In Search of a Common Ground for Discussion About America’s Vision

The previous characteristics of the political terms “liberal” and “conservative” were designed to sketch out the current cultural political boundaries that might frame our future discussion of America’s vision.

A fresh discussion of a new vision for America must begin somewhere in between these boundaries Otherwise we become deadlocked in ideological debates and the kind of rhetoric that has done little to advance our democracy or empower our citizens. We need to move forward!

I realize these two terms, liberal and conservative, do not exhaust the lexicon of current politics. Even the growing number of registered “independents” would not find themselves agreeing among one another on issues of foreign policy, human rights, the environment, etc. So let us say there are conservative and liberal independents. The key point is that our discussion will require that we navigate the vast area in between the far right and the far left. These extremes are the boundaries to be avoided for those who still wish to participate in this process of visioning the future of our democracy. Naturally these boundaries are only snap shots of an evolving social/political landscape. We need to find more points of agreement than disagreement around which we can form a new consensus for our fledging democracy.

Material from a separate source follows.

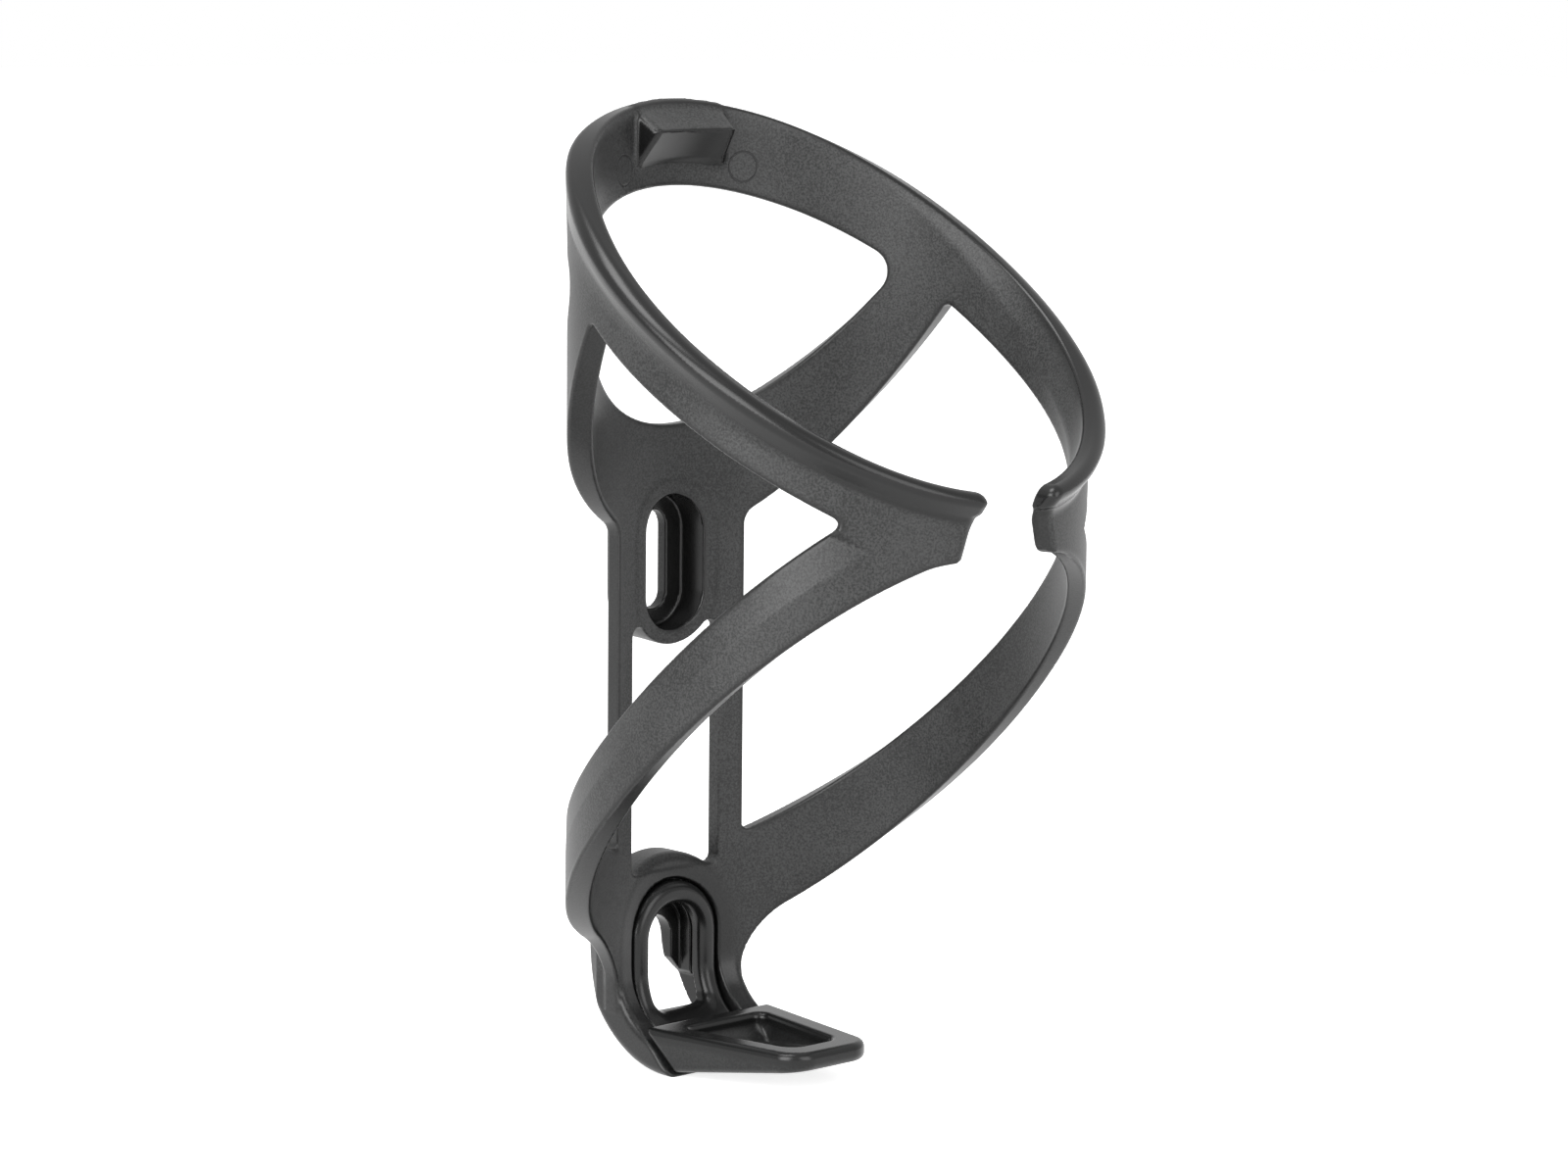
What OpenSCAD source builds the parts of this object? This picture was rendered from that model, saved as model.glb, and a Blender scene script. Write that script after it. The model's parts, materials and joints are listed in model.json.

The following reflections are designed to focus more sharply on the current ideological terrain of neoliberals (Wilson forward) and neoconservatives (Reagan forward). Again, the purpose is to provide some historical perspective and thus to better understand which issues will require our most serious attention and also where we might find our common ground.

These thoughts were prompted by the publication of Francis Fukuyana’s new book, “America at the Crossroads,” Yale Press, 2006. The shifts he is making from his previous more orthodox neoconservative view are important since they open a wider field for creating an emerging consensus about the need to revitalize our basic values and polities as a leading democracy. Also, since it is frequently argued that neoconservatives evolved or morphed from neoliberals, let’s try to travel some of that road to see if some core principles begin to emerge that might inform the visioning process.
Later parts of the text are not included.